The President is also bringing fresh insights into the factors and influences that drove the Skeldon Project. He noted in his speech that the government had hoped that it would have produced sugar at a lower cost so that the average cost would have allowed them to “to break even at least at the world market level.” The careful reader would notice that when speaking of successes the President speaks of “my government” but in failures it is “the government.”
But it is his adventure into costs that I find astounding and misinformed and that sent me back to schooldays. Break-even analysis is indeed a necessary management tool used in investment appraisal to determine the minimum level of revenue or sales from production that would be required to cover all the fixed costs like rent, office salaries, insurance, property taxes, obsolescence, etc, and the variable costs like material input, production wages, etc.
Breaking the point of confusion
The relevance of break-even analysis in the sugar industry is to determine the minimum level of production of cane and sale of sugar at their expected costs and prices which would have to be met to avoid a loss. Using assumptions about costs and revenue, the management accountant would prepare a break-even chart to show the break-even point, ie the point at which total costs just equal total revenue. For the President, and no doubt his immediate Berbice audience, that appears to have been a point of confusion.
In a business like Guysuco’s, where there are several estates with their own levels of fixed and variable costs, a break-even chart – even with the limitations inherent in projections and assumptions, both about costs and revenue – is an absolute necessity. Or rather charts, since one should be prepared for each estate to serve as the basis for decision-making in the corporation’s boardroom and the cabinet room of its sole shareholder. The problem is that Guysuco has more than its fair share of financial accountants who can tell you all about the latest IFRS but not since the highly regarded Sugrim Mohan left the corporation decades ago, has there been any management accountant of note to speak with knowledge and authority about costs, their behaviour and their consequences.
Even – or perhaps when – confronting dangers, the President can be rather daring, sometimes recklessly so. So he went on to assure his audience, that even if it meant personally, he would get involved to fix the problems created by a “few people,” to ensure that the factory delivers the kind of results that it should deliver. In 2009 when he announced the turnaround plan, the President also used the word “personally” to describe his actions. Yet, a final copy of the turnaround plan was hardly off the photocopier when it missed its projected targets for the first period and it is on track for doing so again this year. In darts, the chances of hitting the bull’s eye recede with distance from the board. It must be the same with sugar.
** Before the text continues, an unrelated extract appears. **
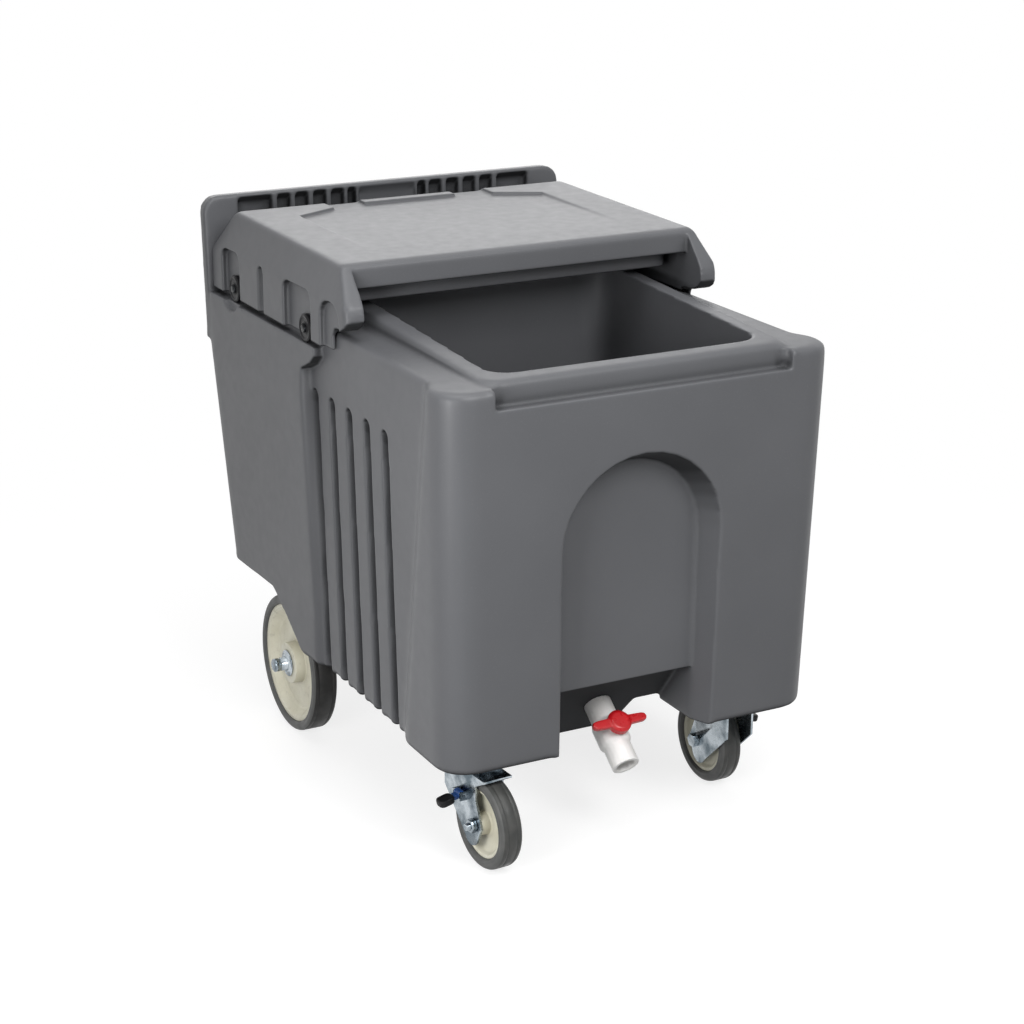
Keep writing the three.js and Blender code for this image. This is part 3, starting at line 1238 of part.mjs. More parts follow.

Choosing the whipping boys
The President could hardly tell the nation that the plan was an exercise in unguarded optimism, given the prominent role in its preparation played by directors handpicked by him such as Mr Keith Burrowes and Mrs Gita Singh-Knight. Nor could he blame the corporation’s longest serving director Mr Donald Ramotar, the ruling party’s General Secretary and the person who will likely decide on the role Mr Jagdeo will play in Guyana’s affairs post 2011. Nor the Chairman of the Board and the President’s Permanent Secretary Dr Nanda Gopaul, who is only one person away from Jagdeo’s personal involvement in the corporation.
Perennial whipping boys Booker Tate were given marching orders more than a year ago, while Mr Errol Hanoman, appointed CEO after Booker Tate’s departure, left not too long after. Usually, the corporation’s production problems and operational performance have been attributed to unfavourable weather conditions to which we can now add climate change. Conditions have been rather favourable recently so this must wait for another time. Corriverton in pre-election season would not have been a good time and place to blame the workers, whose role as voters is far more important now. And we are no longer hearing about legal action against the Chinese to enforce the clauses in the contract to compensate for poor and late performance. This time, according to President Jagdeo, it is a few people “messing up.” Of course he did not even entertain the possibility that some politicians, including himself, may have been the ones who have messed up. That would be expecting far too much.
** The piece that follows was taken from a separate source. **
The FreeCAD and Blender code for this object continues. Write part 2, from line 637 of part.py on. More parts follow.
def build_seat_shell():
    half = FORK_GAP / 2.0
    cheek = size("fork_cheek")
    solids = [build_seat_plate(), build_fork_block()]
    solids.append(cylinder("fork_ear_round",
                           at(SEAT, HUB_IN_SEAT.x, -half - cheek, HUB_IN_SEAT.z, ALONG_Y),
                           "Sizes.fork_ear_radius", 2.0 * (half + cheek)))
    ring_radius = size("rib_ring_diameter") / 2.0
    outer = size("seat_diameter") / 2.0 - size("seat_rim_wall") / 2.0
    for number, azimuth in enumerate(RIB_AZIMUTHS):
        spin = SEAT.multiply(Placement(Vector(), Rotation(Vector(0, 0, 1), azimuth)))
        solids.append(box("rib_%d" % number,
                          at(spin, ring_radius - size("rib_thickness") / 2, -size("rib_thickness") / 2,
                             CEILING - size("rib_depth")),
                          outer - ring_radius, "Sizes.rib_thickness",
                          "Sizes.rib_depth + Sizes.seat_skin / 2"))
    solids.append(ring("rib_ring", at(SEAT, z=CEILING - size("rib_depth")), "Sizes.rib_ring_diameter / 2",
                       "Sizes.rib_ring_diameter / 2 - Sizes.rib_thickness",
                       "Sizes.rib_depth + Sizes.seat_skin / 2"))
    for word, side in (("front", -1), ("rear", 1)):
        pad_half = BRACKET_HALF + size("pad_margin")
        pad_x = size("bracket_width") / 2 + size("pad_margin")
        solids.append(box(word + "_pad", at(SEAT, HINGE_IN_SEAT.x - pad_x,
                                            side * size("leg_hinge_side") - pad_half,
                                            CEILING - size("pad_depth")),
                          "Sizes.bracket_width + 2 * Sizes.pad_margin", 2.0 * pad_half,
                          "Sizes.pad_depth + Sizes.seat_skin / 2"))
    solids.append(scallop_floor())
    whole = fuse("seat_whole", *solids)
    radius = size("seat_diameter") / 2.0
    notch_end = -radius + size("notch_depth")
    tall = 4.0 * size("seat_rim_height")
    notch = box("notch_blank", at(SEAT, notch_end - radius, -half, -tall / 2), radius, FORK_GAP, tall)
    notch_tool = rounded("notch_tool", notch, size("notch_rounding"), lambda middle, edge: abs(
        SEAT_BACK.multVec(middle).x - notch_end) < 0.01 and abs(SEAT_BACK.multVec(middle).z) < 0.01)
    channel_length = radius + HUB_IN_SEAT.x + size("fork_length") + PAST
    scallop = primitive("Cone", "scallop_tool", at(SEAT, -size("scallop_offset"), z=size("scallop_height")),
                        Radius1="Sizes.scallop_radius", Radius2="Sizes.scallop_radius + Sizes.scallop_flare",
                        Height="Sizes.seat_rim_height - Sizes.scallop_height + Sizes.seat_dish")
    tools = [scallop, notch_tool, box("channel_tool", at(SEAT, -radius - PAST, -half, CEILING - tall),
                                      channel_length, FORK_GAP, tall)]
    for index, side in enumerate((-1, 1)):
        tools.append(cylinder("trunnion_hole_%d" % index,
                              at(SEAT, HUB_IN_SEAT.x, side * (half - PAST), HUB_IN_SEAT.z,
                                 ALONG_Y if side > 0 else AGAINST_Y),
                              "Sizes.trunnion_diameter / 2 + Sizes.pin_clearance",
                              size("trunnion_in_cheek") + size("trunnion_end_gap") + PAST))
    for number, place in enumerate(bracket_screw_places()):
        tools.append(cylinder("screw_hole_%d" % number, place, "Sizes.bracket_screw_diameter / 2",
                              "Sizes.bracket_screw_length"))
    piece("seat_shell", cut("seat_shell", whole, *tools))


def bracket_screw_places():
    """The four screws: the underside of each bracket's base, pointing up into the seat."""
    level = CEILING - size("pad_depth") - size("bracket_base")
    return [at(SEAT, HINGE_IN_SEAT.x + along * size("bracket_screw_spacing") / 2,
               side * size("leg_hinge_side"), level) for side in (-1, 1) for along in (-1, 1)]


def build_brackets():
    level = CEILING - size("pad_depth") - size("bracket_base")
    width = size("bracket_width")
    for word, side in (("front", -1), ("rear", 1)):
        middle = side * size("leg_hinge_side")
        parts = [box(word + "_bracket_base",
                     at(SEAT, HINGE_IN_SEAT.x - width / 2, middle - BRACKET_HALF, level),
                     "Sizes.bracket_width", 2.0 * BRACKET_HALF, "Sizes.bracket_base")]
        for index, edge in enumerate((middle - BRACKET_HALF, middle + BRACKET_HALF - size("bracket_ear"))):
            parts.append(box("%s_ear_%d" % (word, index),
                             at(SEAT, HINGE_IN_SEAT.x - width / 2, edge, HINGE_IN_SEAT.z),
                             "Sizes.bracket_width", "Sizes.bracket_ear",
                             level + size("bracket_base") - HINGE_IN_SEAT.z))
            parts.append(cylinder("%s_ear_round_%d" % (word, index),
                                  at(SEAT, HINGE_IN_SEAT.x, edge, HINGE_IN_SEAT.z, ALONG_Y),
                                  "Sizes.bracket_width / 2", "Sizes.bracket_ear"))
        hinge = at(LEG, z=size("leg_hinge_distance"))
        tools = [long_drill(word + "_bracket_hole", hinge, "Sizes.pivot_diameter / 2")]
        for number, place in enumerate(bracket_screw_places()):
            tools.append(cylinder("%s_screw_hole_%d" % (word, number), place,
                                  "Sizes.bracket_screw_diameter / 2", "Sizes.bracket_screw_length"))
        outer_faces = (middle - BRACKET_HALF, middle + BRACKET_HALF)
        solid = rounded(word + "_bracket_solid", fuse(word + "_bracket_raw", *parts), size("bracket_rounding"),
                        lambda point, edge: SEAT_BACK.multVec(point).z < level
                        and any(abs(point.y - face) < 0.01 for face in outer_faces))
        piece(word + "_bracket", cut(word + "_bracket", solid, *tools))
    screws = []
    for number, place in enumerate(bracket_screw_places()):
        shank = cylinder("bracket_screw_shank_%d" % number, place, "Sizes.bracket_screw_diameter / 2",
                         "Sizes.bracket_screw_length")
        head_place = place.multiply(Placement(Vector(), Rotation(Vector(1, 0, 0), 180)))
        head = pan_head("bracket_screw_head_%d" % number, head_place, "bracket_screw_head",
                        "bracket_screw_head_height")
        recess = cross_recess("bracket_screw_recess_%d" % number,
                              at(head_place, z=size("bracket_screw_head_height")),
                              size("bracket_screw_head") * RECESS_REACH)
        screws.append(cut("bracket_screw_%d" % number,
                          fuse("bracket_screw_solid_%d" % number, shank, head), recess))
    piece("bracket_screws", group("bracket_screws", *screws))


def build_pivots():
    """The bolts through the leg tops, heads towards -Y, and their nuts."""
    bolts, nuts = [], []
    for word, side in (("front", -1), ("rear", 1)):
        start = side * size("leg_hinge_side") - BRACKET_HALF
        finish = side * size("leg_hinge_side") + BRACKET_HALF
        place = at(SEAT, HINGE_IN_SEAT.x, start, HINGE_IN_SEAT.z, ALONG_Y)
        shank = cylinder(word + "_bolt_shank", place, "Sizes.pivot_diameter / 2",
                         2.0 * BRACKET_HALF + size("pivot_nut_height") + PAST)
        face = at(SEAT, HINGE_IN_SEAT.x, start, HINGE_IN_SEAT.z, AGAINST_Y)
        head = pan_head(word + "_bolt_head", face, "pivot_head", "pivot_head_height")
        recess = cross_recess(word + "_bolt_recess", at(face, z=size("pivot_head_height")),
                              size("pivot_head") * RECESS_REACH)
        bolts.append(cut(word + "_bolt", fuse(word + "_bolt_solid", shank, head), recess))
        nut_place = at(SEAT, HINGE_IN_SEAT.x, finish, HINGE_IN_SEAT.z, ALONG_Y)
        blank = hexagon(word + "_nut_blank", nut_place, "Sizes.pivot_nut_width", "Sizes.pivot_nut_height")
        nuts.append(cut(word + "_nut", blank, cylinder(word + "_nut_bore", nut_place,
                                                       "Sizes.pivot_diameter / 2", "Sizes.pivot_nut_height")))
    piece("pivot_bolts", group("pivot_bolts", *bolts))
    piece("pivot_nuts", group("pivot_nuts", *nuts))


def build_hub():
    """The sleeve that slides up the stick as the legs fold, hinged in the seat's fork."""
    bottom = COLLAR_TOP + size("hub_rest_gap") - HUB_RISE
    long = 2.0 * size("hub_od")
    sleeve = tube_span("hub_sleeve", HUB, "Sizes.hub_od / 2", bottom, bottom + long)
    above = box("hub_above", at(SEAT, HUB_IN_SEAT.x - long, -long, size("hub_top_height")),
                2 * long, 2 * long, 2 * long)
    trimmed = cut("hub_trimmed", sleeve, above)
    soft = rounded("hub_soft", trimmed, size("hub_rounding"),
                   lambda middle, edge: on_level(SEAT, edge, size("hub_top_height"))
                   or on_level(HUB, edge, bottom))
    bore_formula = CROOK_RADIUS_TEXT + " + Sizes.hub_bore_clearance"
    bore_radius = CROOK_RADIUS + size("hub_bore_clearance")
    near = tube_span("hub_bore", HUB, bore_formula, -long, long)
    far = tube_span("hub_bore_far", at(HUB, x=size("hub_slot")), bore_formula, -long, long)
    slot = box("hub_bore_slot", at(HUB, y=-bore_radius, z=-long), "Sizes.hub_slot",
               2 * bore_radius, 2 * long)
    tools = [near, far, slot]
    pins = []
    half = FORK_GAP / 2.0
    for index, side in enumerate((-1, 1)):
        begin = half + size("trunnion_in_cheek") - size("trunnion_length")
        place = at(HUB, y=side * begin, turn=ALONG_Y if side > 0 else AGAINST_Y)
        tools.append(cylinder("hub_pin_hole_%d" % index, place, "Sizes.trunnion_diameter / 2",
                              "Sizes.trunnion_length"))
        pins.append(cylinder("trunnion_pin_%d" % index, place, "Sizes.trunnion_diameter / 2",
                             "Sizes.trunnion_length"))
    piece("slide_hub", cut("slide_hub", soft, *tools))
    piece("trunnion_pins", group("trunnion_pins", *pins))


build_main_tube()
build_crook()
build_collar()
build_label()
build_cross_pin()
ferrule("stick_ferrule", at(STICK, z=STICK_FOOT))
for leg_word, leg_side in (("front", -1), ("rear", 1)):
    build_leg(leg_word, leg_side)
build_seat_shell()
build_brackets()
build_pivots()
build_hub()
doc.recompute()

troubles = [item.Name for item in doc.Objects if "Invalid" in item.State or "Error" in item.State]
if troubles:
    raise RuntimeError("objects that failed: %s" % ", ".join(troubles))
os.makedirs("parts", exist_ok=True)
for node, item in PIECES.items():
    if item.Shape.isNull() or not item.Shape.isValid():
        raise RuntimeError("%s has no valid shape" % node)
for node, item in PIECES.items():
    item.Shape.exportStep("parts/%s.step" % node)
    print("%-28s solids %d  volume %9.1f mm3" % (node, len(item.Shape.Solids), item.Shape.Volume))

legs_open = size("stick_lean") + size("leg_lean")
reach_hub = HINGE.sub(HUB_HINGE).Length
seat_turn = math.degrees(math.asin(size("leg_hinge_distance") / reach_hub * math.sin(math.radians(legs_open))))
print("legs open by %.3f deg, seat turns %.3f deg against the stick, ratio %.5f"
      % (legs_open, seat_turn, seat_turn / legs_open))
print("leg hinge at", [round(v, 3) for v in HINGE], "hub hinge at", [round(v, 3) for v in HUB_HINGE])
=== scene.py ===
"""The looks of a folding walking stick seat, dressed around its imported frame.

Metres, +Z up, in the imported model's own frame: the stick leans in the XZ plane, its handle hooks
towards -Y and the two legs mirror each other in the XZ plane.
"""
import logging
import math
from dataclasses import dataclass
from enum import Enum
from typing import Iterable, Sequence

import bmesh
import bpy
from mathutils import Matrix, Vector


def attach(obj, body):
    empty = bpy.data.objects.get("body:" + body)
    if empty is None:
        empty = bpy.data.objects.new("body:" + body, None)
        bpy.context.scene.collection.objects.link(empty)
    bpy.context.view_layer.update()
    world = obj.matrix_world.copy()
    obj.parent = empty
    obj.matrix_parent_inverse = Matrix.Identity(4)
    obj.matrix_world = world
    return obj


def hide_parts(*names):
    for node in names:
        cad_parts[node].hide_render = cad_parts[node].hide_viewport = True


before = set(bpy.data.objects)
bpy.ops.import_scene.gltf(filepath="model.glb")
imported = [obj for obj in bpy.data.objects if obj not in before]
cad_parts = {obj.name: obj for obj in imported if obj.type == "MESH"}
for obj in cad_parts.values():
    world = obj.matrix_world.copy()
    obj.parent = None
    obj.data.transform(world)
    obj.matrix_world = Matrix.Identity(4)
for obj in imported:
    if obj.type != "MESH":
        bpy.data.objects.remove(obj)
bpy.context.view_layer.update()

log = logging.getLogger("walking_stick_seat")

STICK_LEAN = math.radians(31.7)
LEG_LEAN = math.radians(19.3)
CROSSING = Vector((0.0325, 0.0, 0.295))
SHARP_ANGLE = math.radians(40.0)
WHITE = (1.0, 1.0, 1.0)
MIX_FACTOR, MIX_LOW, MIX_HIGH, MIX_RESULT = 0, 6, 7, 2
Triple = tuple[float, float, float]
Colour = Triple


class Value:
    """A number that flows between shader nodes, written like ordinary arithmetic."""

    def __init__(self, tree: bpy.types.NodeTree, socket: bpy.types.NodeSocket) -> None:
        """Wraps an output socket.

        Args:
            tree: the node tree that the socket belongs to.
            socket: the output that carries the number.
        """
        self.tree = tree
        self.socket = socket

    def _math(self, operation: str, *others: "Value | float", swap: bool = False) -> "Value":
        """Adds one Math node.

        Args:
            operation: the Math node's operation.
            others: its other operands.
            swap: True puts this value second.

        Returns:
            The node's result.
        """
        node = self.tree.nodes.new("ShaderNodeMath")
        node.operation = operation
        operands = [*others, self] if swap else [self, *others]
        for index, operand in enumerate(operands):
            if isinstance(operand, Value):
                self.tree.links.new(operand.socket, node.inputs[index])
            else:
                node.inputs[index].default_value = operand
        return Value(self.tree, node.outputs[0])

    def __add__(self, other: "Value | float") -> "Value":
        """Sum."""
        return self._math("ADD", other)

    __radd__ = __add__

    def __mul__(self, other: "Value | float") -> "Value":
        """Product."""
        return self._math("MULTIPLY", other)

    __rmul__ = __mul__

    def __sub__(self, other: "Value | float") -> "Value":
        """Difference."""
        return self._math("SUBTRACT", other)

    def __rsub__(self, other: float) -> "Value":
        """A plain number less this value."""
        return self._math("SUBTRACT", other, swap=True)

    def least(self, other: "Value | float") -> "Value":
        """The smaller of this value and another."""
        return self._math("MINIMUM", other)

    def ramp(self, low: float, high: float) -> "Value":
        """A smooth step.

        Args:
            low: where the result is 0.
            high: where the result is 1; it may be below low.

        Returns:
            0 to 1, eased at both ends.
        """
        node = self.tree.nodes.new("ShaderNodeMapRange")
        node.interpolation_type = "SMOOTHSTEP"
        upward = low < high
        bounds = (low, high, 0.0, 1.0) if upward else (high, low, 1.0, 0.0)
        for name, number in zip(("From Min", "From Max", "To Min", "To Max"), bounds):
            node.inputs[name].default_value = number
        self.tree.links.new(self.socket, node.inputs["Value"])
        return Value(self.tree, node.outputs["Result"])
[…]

From Georgetown, it did not seem good politics to have been as dramatic and careless as he was, but what is more troubling is the message that the President sent to the Demerara estates, that they cannot survive without Skeldon, their drip and lifeline; to the other stakeholders directly involved in sugar at Skeldon, that the future is far, far from certain; to the workers, that they need to rethink their occupational choices; and to the country, that a PPP/C would not allow Skeldon to fail, no matter what it costs the public purse.
This column was never convinced about the glowing claims about Skeldon but will not be included among those who are now tempted to say, “I told them so.” It has described Guysuco as too big to succeed but I am yet hopeful that the situation is not irretrievable, that we can yet be saved from President Jagdeo’s apocalyptic fears. But it would be if we fail to recognise and accept that the problem goes beyond the factory and its managers. Agriculture Minister Robert Persaud announced during a surprise visit to the factory last week that foreigners would be imported from India to work along with the Chinese in the factory.
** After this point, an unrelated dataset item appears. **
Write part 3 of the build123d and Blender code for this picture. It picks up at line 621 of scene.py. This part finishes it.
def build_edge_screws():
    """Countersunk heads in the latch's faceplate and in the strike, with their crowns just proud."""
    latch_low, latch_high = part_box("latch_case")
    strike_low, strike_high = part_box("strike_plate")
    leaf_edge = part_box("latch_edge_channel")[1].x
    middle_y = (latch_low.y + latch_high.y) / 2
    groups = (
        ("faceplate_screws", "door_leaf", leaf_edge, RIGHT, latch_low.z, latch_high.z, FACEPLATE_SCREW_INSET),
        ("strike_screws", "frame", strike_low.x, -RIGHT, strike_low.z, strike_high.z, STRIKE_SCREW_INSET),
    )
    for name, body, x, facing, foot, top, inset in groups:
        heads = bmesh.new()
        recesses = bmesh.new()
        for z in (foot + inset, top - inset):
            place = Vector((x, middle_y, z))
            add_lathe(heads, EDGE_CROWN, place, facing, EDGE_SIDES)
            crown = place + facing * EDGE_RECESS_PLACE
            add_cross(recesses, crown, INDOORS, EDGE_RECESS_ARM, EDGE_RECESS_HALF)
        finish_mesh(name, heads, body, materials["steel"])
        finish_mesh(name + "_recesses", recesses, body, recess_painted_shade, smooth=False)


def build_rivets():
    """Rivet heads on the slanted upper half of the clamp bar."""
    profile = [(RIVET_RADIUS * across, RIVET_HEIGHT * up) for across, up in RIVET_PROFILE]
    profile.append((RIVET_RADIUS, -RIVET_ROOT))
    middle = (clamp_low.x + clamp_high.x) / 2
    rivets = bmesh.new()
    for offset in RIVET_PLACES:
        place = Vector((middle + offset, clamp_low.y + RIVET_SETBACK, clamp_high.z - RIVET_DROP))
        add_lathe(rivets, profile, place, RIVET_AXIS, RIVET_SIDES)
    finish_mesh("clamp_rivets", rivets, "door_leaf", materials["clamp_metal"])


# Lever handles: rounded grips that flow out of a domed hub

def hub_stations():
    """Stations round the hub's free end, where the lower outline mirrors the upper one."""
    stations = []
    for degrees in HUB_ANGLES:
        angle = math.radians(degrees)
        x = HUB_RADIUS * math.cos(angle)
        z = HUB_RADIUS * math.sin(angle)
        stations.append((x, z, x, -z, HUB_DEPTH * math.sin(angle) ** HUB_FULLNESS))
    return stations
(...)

That will solve part of the problem while adding significantly to the salaries bill of the corporation and creating more problems with the sugar unions.
It will not solve the problems in the fields which many think are as serious.
If the President does get involved as he has said he might, then he needs to do some housecleaning and would have to rethink his dream team of directors and their turnaround plan. He will need to see how the factory can be organised within the limitations and prospects for the filed operations in Skeldon. He will have to consider how much more money the country can afford to plow into the industry. He will need to ensure that he is advised by at least one competent management accountant and a sugar economist, relying less on spreadsheets done by his financial accountants.
One thing the management accountant will tell him is that there is in that field of accounting a sacred principle that says that sunk costs are irrelevant, that if future inflows and benefits do not exceed future outflows, then cut your losses, and put your money elsewhere. The economist will put it more intelligibly: do not throw good money after bad money.
But then neither of them would understand the overriding consideration of the p word – politics!